DIRECTIONS ▸
Every line below must be reproduced exactly. Copy them all.

RECORDED INFORMATION ▸

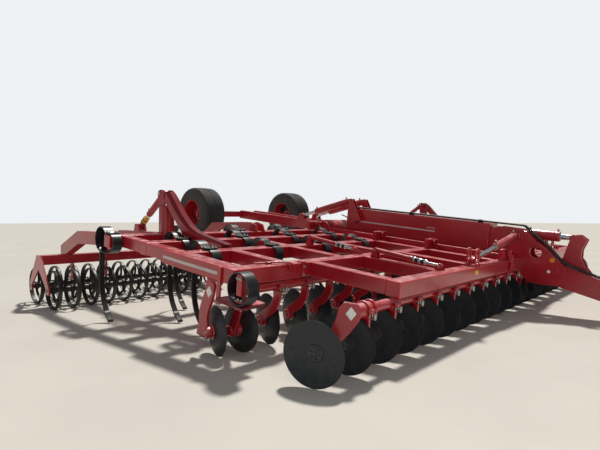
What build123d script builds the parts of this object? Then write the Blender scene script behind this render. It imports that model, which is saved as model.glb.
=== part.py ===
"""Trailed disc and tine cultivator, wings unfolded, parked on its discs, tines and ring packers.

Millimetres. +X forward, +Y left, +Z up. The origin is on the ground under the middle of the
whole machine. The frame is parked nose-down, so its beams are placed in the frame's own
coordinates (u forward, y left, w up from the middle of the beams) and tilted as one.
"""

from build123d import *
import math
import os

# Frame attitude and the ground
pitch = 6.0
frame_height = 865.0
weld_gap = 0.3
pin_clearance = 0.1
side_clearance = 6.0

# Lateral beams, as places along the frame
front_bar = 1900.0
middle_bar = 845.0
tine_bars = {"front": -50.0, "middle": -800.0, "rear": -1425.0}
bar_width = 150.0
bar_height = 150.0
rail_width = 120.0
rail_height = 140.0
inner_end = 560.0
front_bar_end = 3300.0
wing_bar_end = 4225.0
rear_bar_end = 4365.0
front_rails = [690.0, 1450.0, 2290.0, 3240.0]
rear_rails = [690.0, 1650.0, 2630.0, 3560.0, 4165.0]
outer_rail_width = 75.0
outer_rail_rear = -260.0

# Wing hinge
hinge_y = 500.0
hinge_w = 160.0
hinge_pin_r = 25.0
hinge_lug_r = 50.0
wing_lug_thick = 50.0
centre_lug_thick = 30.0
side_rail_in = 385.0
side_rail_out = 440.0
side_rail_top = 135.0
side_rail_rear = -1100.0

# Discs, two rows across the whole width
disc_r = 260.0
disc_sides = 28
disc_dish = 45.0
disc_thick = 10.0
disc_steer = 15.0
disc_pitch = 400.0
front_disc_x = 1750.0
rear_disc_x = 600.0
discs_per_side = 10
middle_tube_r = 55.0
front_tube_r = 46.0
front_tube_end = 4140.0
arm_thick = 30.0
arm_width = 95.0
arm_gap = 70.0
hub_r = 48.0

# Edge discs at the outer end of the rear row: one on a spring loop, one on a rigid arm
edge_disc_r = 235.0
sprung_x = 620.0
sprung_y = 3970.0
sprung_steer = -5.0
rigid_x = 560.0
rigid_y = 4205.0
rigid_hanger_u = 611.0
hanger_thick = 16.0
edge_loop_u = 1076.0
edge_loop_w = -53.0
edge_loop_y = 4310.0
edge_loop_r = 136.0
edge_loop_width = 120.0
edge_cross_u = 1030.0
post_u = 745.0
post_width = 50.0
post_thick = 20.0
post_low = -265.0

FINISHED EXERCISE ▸
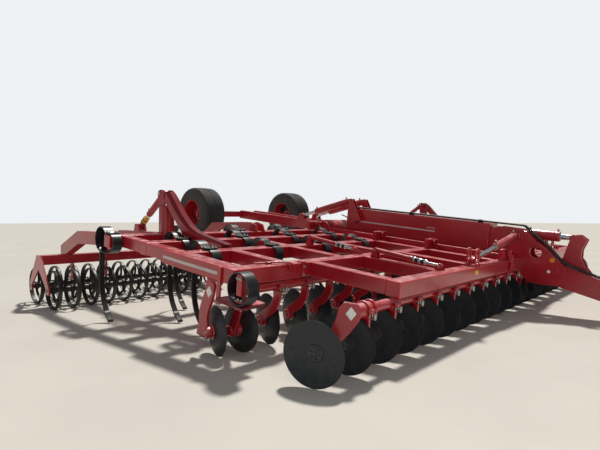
What build123d script builds the parts of this object? Then write the Blender scene script behind this render. It imports that model, which is saved as model.glb.
=== part.py ===
"""Trailed disc and tine cultivator, wings unfolded, parked on its discs, tines and ring packers.

Millimetres. +X forward, +Y left, +Z up. The origin is on the ground under the middle of the
whole machine. The frame is parked nose-down, so its beams are placed in the frame's own
coordinates (u forward, y left, w up from the middle of the beams) and tilted as one.
"""

from build123d import *
import math
import os

# Frame attitude and the ground
pitch = 6.0
frame_height = 865.0
weld_gap = 0.3
pin_clearance = 0.1
side_clearance = 6.0

# Lateral beams, as places along the frame
front_bar = 1900.0
middle_bar = 845.0
tine_bars = {"front": -50.0, "middle": -800.0, "rear": -1425.0}
bar_width = 150.0
bar_height = 150.0
rail_width = 120.0
rail_height = 140.0
inner_end = 560.0
front_bar_end = 3300.0
wing_bar_end = 4225.0
rear_bar_end = 4365.0
front_rails = [690.0, 1450.0, 2290.0, 3240.0]
rear_rails = [690.0, 1650.0, 2630.0, 3560.0, 4165.0]
outer_rail_width = 75.0
outer_rail_rear = -260.0

# Wing hinge
hinge_y = 500.0
hinge_w = 160.0
hinge_pin_r = 25.0
hinge_lug_r = 50.0
wing_lug_thick = 50.0
centre_lug_thick = 30.0
side_rail_in = 385.0
side_rail_out = 440.0
side_rail_top = 135.0
side_rail_rear = -1100.0

# Discs, two rows across the whole width
disc_r = 260.0
disc_sides = 28
disc_dish = 45.0
disc_thick = 10.0
disc_steer = 15.0
disc_pitch = 400.0
front_disc_x = 1750.0
rear_disc_x = 600.0
discs_per_side = 10
middle_tube_r = 55.0
front_tube_r = 46.0
front_tube_end = 4140.0
arm_thick = 30.0
arm_width = 95.0
arm_gap = 70.0
hub_r = 48.0

# Edge discs at the outer end of the rear row: one on a spring loop, one on a rigid arm
edge_disc_r = 235.0
sprung_x = 620.0
sprung_y = 3970.0
sprung_steer = -5.0
rigid_x = 560.0
rigid_y = 4205.0
rigid_hanger_u = 611.0
hanger_thick = 16.0
edge_loop_u = 1076.0
edge_loop_w = -53.0
edge_loop_y = 4310.0
edge_loop_r = 136.0
edge_loop_width = 120.0
edge_cross_u = 1030.0
post_u = 745.0
post_width = 50.0
post_thick = 20.0
post_low = -265.0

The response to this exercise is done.